※下記は自治体通信 Vol.21(2019年12月号)から抜粋し、記事は取材時のものです。
令和2年から小学校を皮切りに順次、新しい学習指導要領がスタートする。各自治体は、文部科学省が打ち出した指針に沿いながら、新時代の学びのカタチを独自に模索している。そうしたなか、いち早く“教育改革"に取り組む自治体では、徐々に成果も見えはじめている。この企画では、そうした自治体の最新動向を紹介し、教育改革の「いま」を概観する。
「アンケート集計・採点システム」を導入、業務効率化から指導の質向上を目指す相模原市
相模原市(神奈川県)は、教育現場の大きな課題、「学校の働き方改革」を推進する取り組みを行っている。同市は「学校の情報化推進計画」を策定。小・中学校における校務の情報化を推進している。平成30年の夏には、アンケート集計を効率化するシステムを全校に導入した。
アンケートの集計は、教員が回収用紙を1枚ずつ目視、入力し、学年・全校単位で取りまとめるなど、時間と手間のかかる作業。アンケートの内容や学校規模によっては、実施から結果報告まで1週間以上かかるケースもあった。それが、システム導入により、「1枚1枚の入力作業がなくなり、明らかに先生一人ひとりの作業負担軽減につながっている」(市立相陽中学校の鈴木成之副校長)という。
このシステムは、採点集計機能も備えており、長時間労働の一因となっている採点業務の効率化につながることから、同市は令和元年の夏には、テスト採点の集計機能活用を推進するため、中学校の校務用PC全台に導入を広げた。
同市立相陽中学校では先行してこのシステムを活用。昨年度の3年生の期末テスト時に、英語、数学、理科の採点に導入。その結果、「科目によっても異なりますが、システム導入により、15時間ほど費やしていた採点時間がおよそ3分の1に短縮されました」(鈴木副校長)と大きな成果が得られている。
同校では今後、定期テストに加え、単元テスト、小テストにも採点集計機能の活用を広げる予定で、業務効率化を推進していく。
また、「システムはクラス単位の設問ごとの正答率を簡単に見て取れるなど、さまざまな観点で集計・分析が可能で、その導入効果は単なる採点時間削減にとどまらない。創出された時間を生徒への学習指導や生活指導の実践、教員の指導の質向上に活用することで大きな働き方改革へつながる」と鈴木副校長は力説し、今後への確かな手応えをあかした。
奈良市、新宿区落合第六小学校では「個別最適化学習」に成果
奈良市(奈良県)では平成28年度から3校のモデル校を指定し、4年生を対象に取り組みを始め、今年度は市内全43小学校の4~6年生の児童を対象に個別最適化学習に取り組んでいる。
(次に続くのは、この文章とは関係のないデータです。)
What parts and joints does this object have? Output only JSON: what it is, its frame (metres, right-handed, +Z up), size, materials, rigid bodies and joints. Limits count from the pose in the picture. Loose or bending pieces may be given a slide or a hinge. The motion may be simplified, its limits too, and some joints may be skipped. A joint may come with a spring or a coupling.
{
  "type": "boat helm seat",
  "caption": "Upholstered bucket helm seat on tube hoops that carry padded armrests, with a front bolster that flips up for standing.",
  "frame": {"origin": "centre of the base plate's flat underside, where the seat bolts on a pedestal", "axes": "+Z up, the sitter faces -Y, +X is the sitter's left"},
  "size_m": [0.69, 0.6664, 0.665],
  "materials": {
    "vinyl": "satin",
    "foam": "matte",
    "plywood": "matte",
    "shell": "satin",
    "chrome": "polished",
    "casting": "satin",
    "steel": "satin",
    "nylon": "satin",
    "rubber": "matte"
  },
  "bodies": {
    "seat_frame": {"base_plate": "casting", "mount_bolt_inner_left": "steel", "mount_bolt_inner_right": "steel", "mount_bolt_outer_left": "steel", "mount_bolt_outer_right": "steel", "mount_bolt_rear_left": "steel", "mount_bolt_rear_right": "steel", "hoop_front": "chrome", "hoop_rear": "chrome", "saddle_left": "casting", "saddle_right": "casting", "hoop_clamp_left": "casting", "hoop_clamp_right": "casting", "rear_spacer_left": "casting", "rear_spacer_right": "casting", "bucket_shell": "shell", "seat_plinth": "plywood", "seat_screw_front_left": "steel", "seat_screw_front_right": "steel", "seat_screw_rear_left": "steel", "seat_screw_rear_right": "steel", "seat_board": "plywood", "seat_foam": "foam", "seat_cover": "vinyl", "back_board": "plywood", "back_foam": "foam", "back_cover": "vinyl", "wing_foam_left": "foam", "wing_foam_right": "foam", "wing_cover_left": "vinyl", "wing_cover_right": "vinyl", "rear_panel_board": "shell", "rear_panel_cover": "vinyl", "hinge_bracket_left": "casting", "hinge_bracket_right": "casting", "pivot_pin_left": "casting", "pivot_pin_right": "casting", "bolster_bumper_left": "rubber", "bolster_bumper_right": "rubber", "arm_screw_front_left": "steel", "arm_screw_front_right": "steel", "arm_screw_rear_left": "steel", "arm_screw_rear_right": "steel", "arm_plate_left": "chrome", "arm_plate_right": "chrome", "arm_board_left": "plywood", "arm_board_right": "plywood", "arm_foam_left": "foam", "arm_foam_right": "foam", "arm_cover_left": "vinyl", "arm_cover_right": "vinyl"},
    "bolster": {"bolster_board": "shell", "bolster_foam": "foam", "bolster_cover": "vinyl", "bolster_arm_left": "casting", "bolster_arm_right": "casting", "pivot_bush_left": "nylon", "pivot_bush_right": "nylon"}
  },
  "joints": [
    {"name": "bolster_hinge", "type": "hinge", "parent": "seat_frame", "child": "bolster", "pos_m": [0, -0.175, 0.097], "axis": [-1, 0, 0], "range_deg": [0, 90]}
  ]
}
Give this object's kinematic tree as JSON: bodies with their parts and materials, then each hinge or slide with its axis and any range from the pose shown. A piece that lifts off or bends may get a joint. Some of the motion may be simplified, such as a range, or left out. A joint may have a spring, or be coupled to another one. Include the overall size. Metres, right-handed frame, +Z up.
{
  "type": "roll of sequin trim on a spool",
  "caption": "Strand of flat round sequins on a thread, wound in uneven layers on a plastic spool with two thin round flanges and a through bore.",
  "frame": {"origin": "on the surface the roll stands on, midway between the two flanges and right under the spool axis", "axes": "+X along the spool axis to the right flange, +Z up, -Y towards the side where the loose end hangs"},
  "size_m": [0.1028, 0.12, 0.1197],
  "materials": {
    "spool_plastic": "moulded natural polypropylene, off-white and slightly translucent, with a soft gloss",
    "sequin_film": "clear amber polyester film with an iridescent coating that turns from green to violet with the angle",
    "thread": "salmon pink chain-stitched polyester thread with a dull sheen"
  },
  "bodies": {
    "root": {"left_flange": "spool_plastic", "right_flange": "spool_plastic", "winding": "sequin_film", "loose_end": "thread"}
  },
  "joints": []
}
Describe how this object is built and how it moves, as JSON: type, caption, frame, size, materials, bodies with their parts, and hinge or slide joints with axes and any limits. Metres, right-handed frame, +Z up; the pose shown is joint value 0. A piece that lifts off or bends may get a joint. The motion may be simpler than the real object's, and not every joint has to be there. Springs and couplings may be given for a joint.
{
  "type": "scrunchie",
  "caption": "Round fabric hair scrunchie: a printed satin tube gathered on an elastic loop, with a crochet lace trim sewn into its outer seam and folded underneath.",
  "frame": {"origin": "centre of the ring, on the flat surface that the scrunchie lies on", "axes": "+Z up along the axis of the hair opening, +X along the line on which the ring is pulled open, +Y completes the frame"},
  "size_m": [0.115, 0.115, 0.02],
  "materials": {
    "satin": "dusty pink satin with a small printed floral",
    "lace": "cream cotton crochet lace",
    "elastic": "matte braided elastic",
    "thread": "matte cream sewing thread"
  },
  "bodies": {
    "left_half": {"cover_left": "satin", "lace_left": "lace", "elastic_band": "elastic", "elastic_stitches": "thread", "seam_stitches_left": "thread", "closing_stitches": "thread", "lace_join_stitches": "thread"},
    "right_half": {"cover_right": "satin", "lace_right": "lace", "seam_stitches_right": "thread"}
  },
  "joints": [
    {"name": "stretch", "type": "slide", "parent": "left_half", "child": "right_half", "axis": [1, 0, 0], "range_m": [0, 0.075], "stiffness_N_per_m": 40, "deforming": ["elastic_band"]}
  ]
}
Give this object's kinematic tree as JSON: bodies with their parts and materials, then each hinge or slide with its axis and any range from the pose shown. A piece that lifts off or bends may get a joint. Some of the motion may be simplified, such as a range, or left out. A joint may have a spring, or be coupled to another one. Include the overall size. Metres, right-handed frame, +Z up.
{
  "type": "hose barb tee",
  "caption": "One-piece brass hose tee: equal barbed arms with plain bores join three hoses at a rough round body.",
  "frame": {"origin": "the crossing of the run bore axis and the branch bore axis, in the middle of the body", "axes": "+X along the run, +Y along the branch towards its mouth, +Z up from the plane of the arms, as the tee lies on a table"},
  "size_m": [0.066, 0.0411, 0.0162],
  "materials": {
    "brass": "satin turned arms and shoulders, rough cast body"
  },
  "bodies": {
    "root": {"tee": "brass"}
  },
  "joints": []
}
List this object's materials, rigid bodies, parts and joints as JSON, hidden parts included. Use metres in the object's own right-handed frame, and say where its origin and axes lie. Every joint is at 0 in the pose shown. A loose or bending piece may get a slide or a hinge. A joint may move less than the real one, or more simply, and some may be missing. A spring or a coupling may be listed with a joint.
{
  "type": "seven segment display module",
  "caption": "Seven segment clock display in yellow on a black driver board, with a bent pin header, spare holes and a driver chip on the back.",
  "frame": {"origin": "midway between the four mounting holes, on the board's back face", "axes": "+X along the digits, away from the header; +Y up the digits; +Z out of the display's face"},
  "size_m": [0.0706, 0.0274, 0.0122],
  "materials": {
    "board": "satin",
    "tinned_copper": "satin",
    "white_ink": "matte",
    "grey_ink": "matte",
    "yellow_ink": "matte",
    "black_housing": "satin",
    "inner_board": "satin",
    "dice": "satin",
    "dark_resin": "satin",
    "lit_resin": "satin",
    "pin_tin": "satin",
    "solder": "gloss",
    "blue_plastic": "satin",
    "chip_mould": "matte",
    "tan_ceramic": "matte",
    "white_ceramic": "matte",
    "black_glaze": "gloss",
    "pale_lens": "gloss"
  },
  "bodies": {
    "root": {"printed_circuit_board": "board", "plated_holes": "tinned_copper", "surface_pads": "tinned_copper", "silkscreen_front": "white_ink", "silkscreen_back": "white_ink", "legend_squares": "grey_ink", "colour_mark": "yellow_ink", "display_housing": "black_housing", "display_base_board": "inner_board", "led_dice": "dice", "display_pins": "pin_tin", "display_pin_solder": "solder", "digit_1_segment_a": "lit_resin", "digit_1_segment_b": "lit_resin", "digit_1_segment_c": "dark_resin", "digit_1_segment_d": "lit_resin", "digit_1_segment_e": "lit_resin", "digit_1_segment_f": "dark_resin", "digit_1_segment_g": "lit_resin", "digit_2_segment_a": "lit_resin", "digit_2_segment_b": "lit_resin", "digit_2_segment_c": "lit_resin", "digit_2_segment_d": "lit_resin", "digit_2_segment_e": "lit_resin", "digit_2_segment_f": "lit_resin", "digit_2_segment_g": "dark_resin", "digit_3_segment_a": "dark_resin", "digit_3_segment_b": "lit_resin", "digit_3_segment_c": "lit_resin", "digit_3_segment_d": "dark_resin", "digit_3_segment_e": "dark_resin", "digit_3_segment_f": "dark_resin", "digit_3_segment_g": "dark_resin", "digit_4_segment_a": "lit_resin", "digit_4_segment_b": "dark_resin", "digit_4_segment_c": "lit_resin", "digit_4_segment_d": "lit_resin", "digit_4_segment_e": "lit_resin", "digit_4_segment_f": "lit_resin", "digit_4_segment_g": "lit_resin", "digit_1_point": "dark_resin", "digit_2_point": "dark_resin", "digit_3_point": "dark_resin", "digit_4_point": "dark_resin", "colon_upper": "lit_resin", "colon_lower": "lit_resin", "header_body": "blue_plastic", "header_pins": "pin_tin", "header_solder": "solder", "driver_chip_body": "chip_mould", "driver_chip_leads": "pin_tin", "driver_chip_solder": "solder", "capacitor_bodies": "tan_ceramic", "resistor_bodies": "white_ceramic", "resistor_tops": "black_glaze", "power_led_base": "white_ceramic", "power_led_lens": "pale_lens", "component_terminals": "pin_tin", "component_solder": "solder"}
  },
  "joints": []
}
具体的には、知識や技能、数学的な考えを体系的に重ねていく算数で、児童のつまずきや学習内容の特性の詳細データをシステムで取得、学習の個別最適化を目指している。
授業では、日常行う算数の単元テストの結果をAI的に分析。児童一人ひとりの習熟度や苦手分野に応じた「レコメンド・シート(復習教材)」に落とし込む。同シートは、データ解析によるいわば“オーダーメイド教材”。教員が活用することで、きめ細かな指導ができ、児童にとっては自分の学びに合った問題で復習に取り組め、学習意欲の向上につながっているという。
これを裏づける事例もある。市立大宮小学校の松下教諭は、各児童の1学期間のデータを蓄積した「個人カルテ」から、“みとり”を意識した実践を行った。その結果、児童の成績向上につながり、意識的に取り組む姿勢がみられるようになったことから、データを活用した授業改善の有効性がみえてきた。
東京都の新宿区立落合第六小学校でも「レコメンド・シート」を活用し、一人ひとりの学力定着へつなげている。同校では、試行を経て、令和元年度より4~6年生を対象に取り組みを実施。単元テストの集計データから各児童の誤答傾向を踏まえ、児童に合わせたきめ細かいフォローを行った。
そうした取り組みの結果、単元テストで間違えた児童のうち、87.5%が期末テストで正答するなど、「レコメンド・シートに取り組むことで、児童の学習定着につながることが実感できた」(同校曽我教諭)という。
奈良市・落合第六小学校とも、今後は算数以外の国語・理科・社会で、これまで使ってきた教材会社テストをシステムに取り入れて活用していく意向だ。